Time to Start Experimenting
So what goes on in my head to come up with such a thing? I guess the best way to answer this is to explain a bit about my experiments over the last six years, they are many and varied but come from a pursuit to understand this strange roasted seed we call coffee. My experiments started six years ago with trying to achieve consistency by using the dosing chambers on a grinder, measured on a volumetric machine with a stopwatch only to endless frustration. So this followed with training myself to grind fresh and sweep with my finger, from here I have experimented with and without a stopwatch, with different tampers, the old up dosing technique, under dosing, with coffee just out of the cooling tray so it hasnt had a chance to begin degassing, with nitrogen, with just vacuum sealing and no nitrogen. Now I could and hopefully will one day go into in more depth all the experiments I have conducted since then involving such things as varying roast profiles with the same single origin, different packaging with these same roasts and tasting on varying date ranges. Experimenting with different dosing techniques. On different machines with different grinders etc and all this while on my own in a room and my equipment at least one day a week every week for the last six years, on top of working as a barista/barista trainer.

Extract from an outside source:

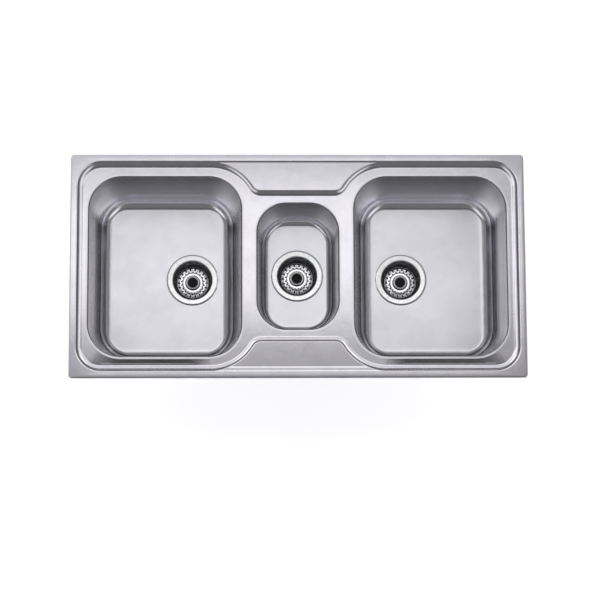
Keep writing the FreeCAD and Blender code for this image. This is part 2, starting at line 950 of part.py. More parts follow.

So the point of this article is not to go into all that, but to explain that I have come to appreciate how incredibly different every coffee needs to be ground and dosed to get the best out of it. The more you learn about coffee the more you come to understand how varying and inconsistent the path from farm to cup is. And as a result the barista needs to be in control of the most minute details if they are to get the most out of the coffee they are working with, so this is why I developed my tools - to give me and now you control when trying to find the sweet spot with any given coffee on any machine.